Something that keeps on changing with time is the way literature is perceived. So, when we try to understand a writer of any magnitude, we must choose what we are trying to understand and how contemporary the artist is. It happens since a visionary of the past would only write about what we are going through in the present time.

Therefore, a book like Indira Goswami: Margins and Beyond, edited by Namrata Pathak and Dibyajyoti Sarma, and published by Routledge, becomes so important to figure out the art of writing and how any writer has to reduce the gap of even a decade to be with everyone. Also, when we talk about margins and marginalised people, this book gives us an insight into how Indira Goswami goes beyond a single margin to write about people living in a thousand margins with an identity that matters to just a few.

This book is a collection of essays written by various writers on Indira Goswami’s novels, stories, and non-fiction writings, along with her ideology that stands apart from everyone.

A reader needs a guide to the mind of a writer to get into her world that has many infinities. This book works like Pessoa by Richard Zenith wherein we find a better picture of Fernando Pessoa’s life and philosophy.

With new regimes, and alteration of possibilities, Indira Goswami’s margins did not get neutralised since the oppression of the people living in the margin still remains the same. Through these essays, we find how Goswami literally weaved death, poverty, the manipulated definitions of sexuality and the constant oppression of women like a responsible storyteller. If we go through “The Unfinished Biography” by Indira Goswami and translated for this book by Dibyajyoti Sarma, we can understand how the writer made death a personal figure: an identifier of human haunting and downslide.

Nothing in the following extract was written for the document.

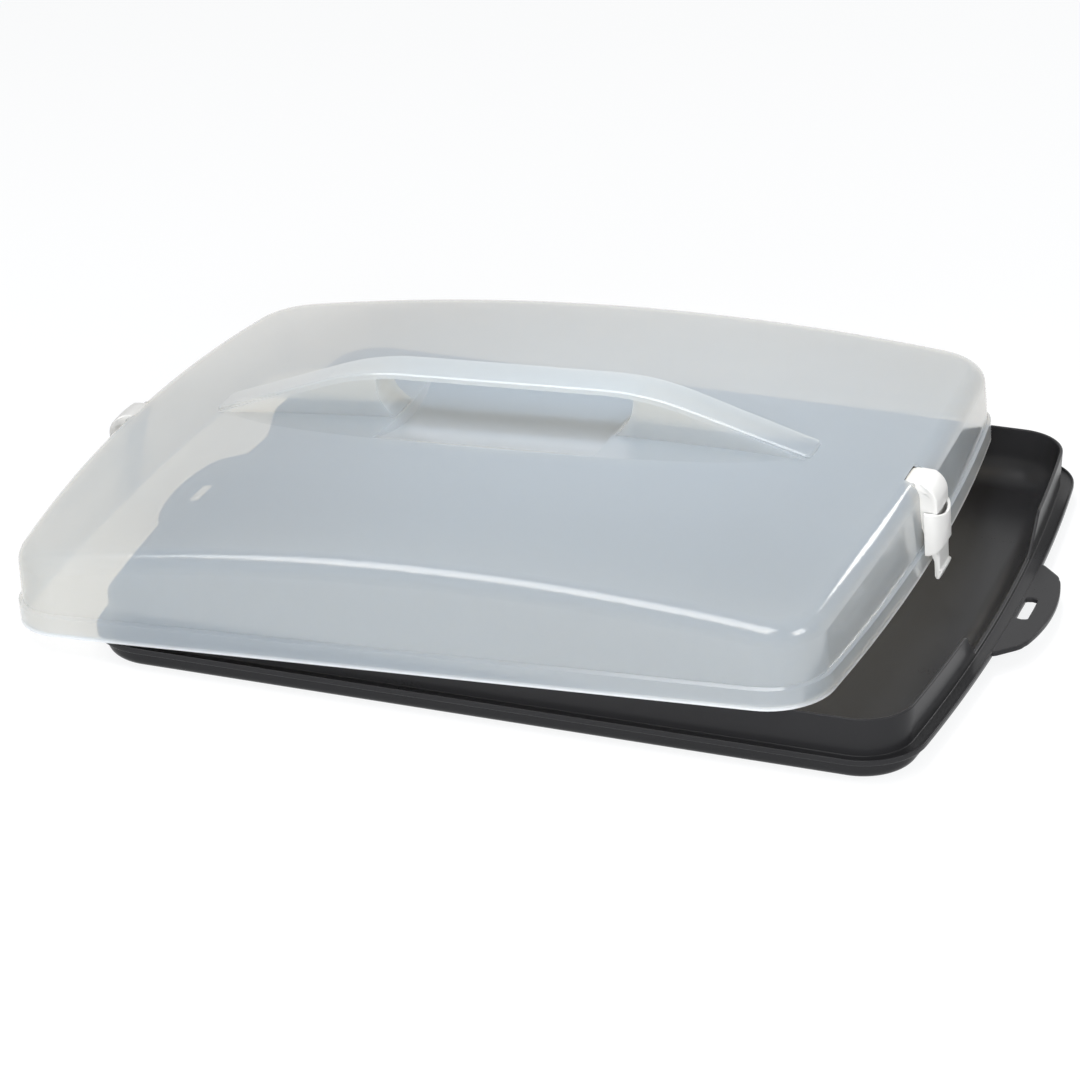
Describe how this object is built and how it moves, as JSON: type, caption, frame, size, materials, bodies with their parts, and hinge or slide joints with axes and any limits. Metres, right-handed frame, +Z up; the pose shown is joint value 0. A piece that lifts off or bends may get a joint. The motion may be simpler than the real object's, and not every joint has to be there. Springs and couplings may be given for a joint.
{
  "type": "sheet cake carrier",
  "caption": "Shallow dark tray for a sheet cake with a frosted domed lid, a moulded strap handle on top and a hinged white clip at each short end.",
  "frame": {"origin": "middle of the tray's underside, on the table", "axes": "+X along the tray towards the end that the raised end of the lid covers, +Y across the tray, +Z up"},
  "size_m": [0.5264, 0.3662, 0.1105],
  "materials": {
    "tray_plastic": "satin anthracite",
    "lid_plastic": "frosted translucent",
    "clip_plastic": "opaque white, smooth"
  },
  "bodies": {
    "carrier": {"tray": "tray_plastic", "lid": "lid_plastic"},
    "right_clip": {"right_clip": "clip_plastic"},
    "left_clip": {"left_clip": "clip_plastic"}
  },
  "joints": [
    {"name": "right_clip_swing", "type": "hinge", "parent": "carrier", "child": "right_clip", "pos_m": [0.17156, 0, 0.07827], "axis": [0, -1, 0], "range_deg": [0, 95]},
    {"name": "left_clip_swing", "type": "hinge", "parent": "carrier", "child": "left_clip", "pos_m": [-0.26634, 0, 0.05508], "axis": [0, 1, 0], "range_deg": [0, 95]}
  ]
}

Regional writings are not talked about among the mainstream population as even literature always follows what is in the wind. But Goswami kept on scribbling about those who need her attention and a translator like Sarma with his book, Five Novellas About Women, kept her before us to push us to a place where marginality works as the momentum of the human psyche.

Indira Goswami: Margins and Beyond academically intersects with the fictional worlds of all those people we get to read about in Goswami’s stories. Most of the writers of these essays have clarity regarding the marriage between gender and state. So, almost all of them do not try to identify a person’s identity by dissociating him/her from the politics of the state. Although Goswami does not magnify politics more than a person’s crisis, the world of her characters and her ideology ignites the story of human existence. The reality of all her writings stays like it is without being a wonder.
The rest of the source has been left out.